- Born: 1 February 1946 Novosibirsk, USSR
- Died: 28 September 2020 (aged 74) Kyiv, Ukraine
- Known for: Documentary photography

= Viktor Marushchenko =

Ukrainian photographer

Viktor Ivanovych Marushchenko (Ukrainian: Віктор Іванович Марущенко; born 1 February 1946 in Novosibirsk, USSR; died 28 September 2020 in Kyiv) was a Ukrainian documentary photographer and educator. From 1999 to 2000, he was head of the Kyiv branch of the National Union of Photographers of Ukraine. In 2001, Marushchenko took part in the main exhibition of the 49th Venice Biennale with his photo series on the Chernobyl nuclear disaster.

== Biography ==
Marushchenko was born on 1 February 1946 in Novosibirsk, where his parents had moved from Kyiv during the Second World War.

In 1951, Marushchenko returned to Kyiv. He first attended the vocational school for radio electronics and the Institute of Food Industry in Kyiv.

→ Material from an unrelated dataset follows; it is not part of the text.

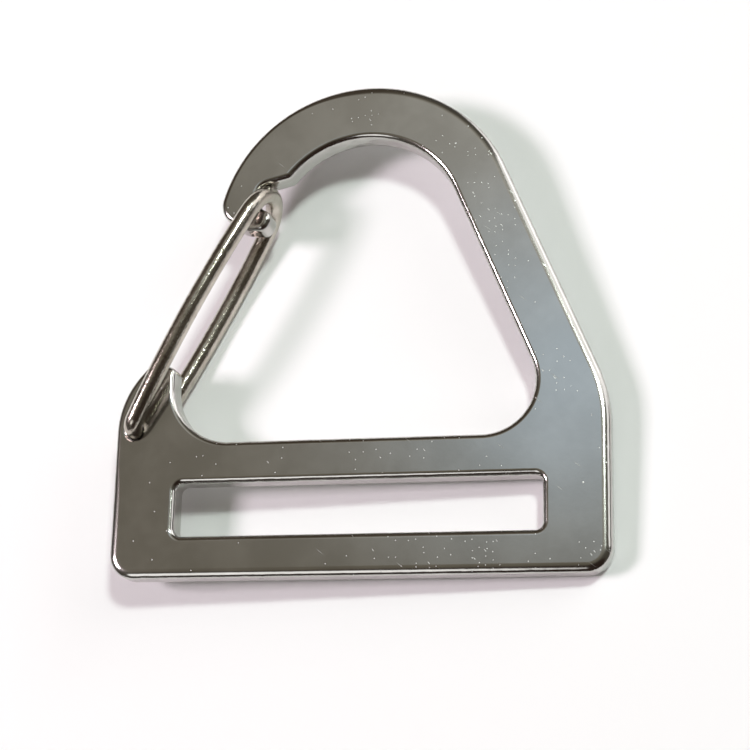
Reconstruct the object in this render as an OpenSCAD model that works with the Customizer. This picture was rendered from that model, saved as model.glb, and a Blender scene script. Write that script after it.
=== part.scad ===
// Flat snap hook with a sprung wire gate.
// One stamped steel plate: a webbing slot at the foot and an open hook above.
// One bent wire: a leg over each face, with both ends in one bore of the lug.
// The origin is the middle of the webbing slot, halfway through the plate.
// X runs along the slot, Y up the hook and Z out of the face.

/* [Webbing slot] */
// Length of the slot, for 38 mm webbing with running room
slot_len = 38.6; // [34:0.1:42]
// Height of the slot
slot_h = 5.6; // [4.5:0.1:6.5]
// Radius in the corners of the slot
slot_r = 0.8; // [0.6:0.1:1.5]

/* [Plate] */
// Thickness of the stamped plate
plate_t = 3; // [2.6:0.1:3.2]
// Radius that tumbling leaves along every edge of the plate
rim_r = 0.47; // [0.3:0.01:0.5]
// Width of the metal between each end of the slot and the side edge
side_w = 6.9; // [6.4:0.1:8]
// Width of the bar below the slot
foot_bar = 4.4; // [3:0.1:6]
// Width of the bar between the slot and the hook
waist_bar = 4.4; // [3:0.1:6]
// Radius at the two lower corners
foot_r = 2.6; // [1:0.1:4]

/* [Hook] */
// Width of the metal all along the hook
hook_w = 5.95; // [5:0.05:6.5]
// Radius of the inside of the arch
arch_r = 10.5; // [9.5:0.1:11]
// Height of the arch's centre above the waist bar
arch_h = 22.95; // [22:0.05:25]
// How far the straight limb leans from upright, in degrees
limb_lean = 23.2; // [21:0.1:25]
// Radius in the inner corner at the foot of the limb
limb_foot_r = 5.6; // [4:0.1:7]
// Height above the waist bar at which the limb's outer edge meets the side edge
limb_hip_h = 4.05; // [3:0.05:6]
// Radius of the bend between the limb and the side edge
limb_hip_r = 15; // [8:0.5:20]

/* [Gate lug] */
// Width of the lug that carries the gate
lug_w = 6.2; // [5.6:0.1:6.6]
// Height of the lug above the waist bar
lug_h = 8.5; // [8:0.1:9.5]
// Radius of the lug's back
lug_back_r = 9.5; // [9:0.1:10]
// Radius in the inner corner at the foot of the lug
lug_foot_r = 6.2; // [4:0.1:7]
// Radius of the two corners at the lug's top
lug_tip_r = 0.9; // [0.6:0.1:1.2]
// Distance of the bore from the side edge
bore_edge = 2.05; // [1.9:0.05:2.6]
// Height of the bore above the waist bar
bore_h = 1.4; // [1:0.1:2.5]

/* [Wire gate] */
// Diameter of the gate wire
wire_d = 1.9; // [1.6:0.1:2]
// Clearance all round the wire in its bore
bore_clear = 0.08; // [0.04:0.01:0.1]
// Width of the bevel round each mouth of the bore
bore_bevel = 0.2; // [0.1:0.05:0.3]
// Gap between the two wire ends inside the bore
end_gap = 0.4; // [0.2:0.1:0.8]
// Distance from the bore to the wire across the gate's free end
gate_len = 29.6; // [28:0.1:31]
// Distance of the closed gate's free end outside the inside of the arch
gate_seat = 1.17; // [0.9:0.01:1.4]
// Radius of the bend across the gate's free end
end_bend_r = 3.7; // [3.2:0.1:4]
// Radius of the outward bow of each leg
leg_bow_r = 75; // [65:1:100]
// Widest distance of a leg from the middle of the plate
leg_spread = 4.45; // [4.3:0.05:4.6]
// Radius of the elbow that turns each leg into the bore
elbow_r = 1.5; // [1.2:0.1:1.6]

/* [Nose] */
// How far round the arch the nose runs past the gate's free end, in degrees
nose_past = 8.8; // [6:0.1:12]
// Radius of the nose's outer corner
nose_r = 2.4; // [1.5:0.1:3]
// Angle between the nose's underside and the tooth's, in degrees
nose_bend = 28.5; // [24:0.5:34]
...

In the mid-1970s, he began working as a theatre photographer. From 1980 to 1991, he worked as a photojournalist for the Moscow-based newspaper Sovetskaya Kultura in the Ukrainian SSR; he then worked as a photographer for the Ukrainian newspaper Den from 1997 to 1998, after which he remained active as a freelance photographer and artist.

In 2004, he founded the Viktor Marushchenko School of Photography in Kyiv, at which he served as director and lecturer. A number of Ukrainian and international artists taught at the school, including Boris Mikhailov, Valeriy Miloserdov, Oleksandr Glyadyelov and Sasha Kurmaz.

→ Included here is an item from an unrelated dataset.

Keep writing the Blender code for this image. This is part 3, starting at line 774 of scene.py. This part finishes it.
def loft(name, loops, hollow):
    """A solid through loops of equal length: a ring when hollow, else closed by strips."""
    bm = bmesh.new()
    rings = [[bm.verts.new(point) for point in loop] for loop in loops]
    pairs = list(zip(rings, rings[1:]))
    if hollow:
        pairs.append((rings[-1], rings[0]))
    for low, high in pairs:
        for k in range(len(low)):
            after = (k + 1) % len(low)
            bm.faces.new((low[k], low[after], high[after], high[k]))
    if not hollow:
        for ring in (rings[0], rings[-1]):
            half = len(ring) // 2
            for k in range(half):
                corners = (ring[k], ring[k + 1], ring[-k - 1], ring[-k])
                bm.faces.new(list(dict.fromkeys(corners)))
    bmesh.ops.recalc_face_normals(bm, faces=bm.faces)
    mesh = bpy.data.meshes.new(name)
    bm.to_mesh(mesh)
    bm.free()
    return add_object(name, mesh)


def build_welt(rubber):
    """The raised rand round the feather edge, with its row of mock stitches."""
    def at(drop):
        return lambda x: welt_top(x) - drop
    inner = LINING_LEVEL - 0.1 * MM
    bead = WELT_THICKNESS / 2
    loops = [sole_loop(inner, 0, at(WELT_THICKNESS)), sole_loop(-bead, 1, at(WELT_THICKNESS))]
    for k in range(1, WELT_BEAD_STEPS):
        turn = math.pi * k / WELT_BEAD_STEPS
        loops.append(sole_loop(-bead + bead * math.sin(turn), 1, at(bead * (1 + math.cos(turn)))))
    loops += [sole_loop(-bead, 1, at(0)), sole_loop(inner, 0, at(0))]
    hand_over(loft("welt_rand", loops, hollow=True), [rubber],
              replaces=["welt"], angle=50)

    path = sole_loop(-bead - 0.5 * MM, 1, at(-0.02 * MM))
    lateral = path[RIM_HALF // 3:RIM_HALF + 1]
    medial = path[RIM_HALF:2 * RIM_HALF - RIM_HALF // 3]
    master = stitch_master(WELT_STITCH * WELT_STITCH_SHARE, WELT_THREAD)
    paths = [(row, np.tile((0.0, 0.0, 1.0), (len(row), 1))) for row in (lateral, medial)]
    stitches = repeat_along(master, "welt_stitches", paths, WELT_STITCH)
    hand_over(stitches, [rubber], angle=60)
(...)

In 2010, Marushchenko published the first issue of the photography magazine 5.6, which featured Ukrainian and international contemporary photography.

Marushchenko passed away on 28 September 2020 at the age of 74.

== Art ==
In 1989, Viktor Marushchenko temporarily relocated to Switzerland and took part in the exhibition “A Hundred Photographers of Eastern Europe” at the Musée de l’Élysée in Lausanne; thereafter, he regularly held exhibitions across Europe and North America.

Among Marushchenko's most significant works are the Chornobyl photo series (1986–2005), exhibited at the 49th Venice Biennale in 2001 (curated by Harald Szeemann), as well as the photographic project Dreamland Donbas about illegal miners in eastern Ukraine, exhibited at the São Paulo Biennial in 2004. In 2000, Marushchenko's photographs were shown alongside works by the Ukrainian artist Maria Prymachenko at an exhibition in Berlin.

In 1997, Benteli Verlag in Bern, Switzerland, published the photo book Viktor Maruščenko. Ukraine. Fotografien with texts in German and Ukrainian (edited by Hugo and Iryna Schär-Tkachenko; ISBN 978-3-7165-1096-4).